A critical point made by the concurrence is that despite there being such a foundation for en banc consideration, the issues in such a case might nonetheless never "approach() the level of great public importance required for the certification of a question." Stated more simply, these are two distinct decisions of the Court: whether the issue(s) should be heard by the entire Court in the interest of uniformity (en banc), and second whether the presented issues are of such magnitude that they merit certification to the Supreme Court. Thus, two decisions that are distinct and separate.

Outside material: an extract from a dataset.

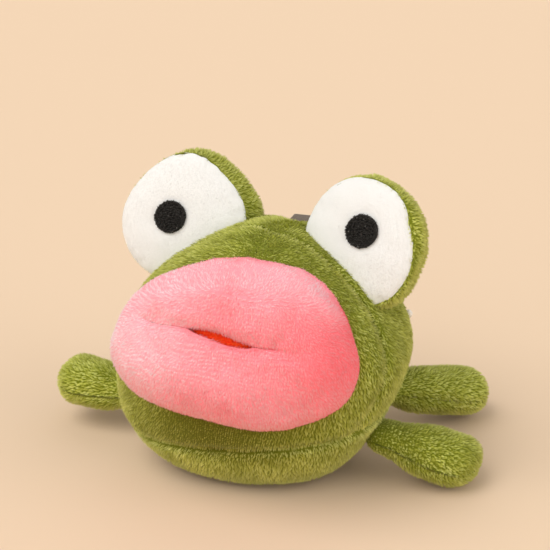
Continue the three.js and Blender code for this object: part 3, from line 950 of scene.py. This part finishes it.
black_thread = Finish("black_thread", Roughness=0.45, Specular_IOR_Level=0.3)
where = black_thread.place()
plies = black_thread.clamped(black_thread.noise(where, 2500.0, 2.0), 0.35, 0.75)
# painted glints: pale specks in the black thread that stand in for glints of light
painted_glints = black_thread.clamped(black_thread.noise(where, 1300.0, 1.0), 0.7, 0.76)
thread = black_thread.mix(plies, paint(4, 4, 4), paint(22, 22, 23))
black_thread.feed("Base Color", black_thread.mix(painted_glints, thread, paint(110, 108, 104)))
black_thread.feed("Roughness", plies * 0.25 + 0.35)
black_thread.bump(plies, 0.0001, 0.5)


def seen_skin(sheet, outward, limit):
    """A sheet's skin with its normals on the outward side, without what is buried deeper than a limit."""
    points, triangles, normals = arrays_of(sheet)
    bpy.data.objects.remove(sheet)
    if (normals @ outward).sum() < 0:
        triangles, normals = triangles[:, ::-1], -normals
    gap = outside_body(points)
    kept = triangles[(gap[triangles] > -limit).any(1)]
    used = np.unique(kept)
    renamed = np.full(len(points), -1)
    renamed[used] = np.arange(len(used))
    return points[used], renamed[kept], normals[used]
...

It is important for the practitioner to remember some critical points. First, preservation of error remains a critical responsibility of the parties and therefore their counsel. It must remain a focus of trial counsel, and requires careful and persistent attention throughout the litigation process. Second, it is probable that a party who perceives and has preserved error will have one chance for relief. The review of the District Court is likely to be the final word. While it is possible that some issue may be perceived as sufficient to convince the entire court to review, there is no guarantee of such en banc review. Third, it is possible that an issue(s) may warrant such a review and yet not warrant certification as "great public importance." Finally, the judges' opinions remind that such certification may not be the only basis upon which such Supreme Court review might be sought.

For those who would better understand the trial and appellate process, R.C. is interesting reading. There are both reminders and lessons that are worthy for litigators, including those who focus on workers' compensation.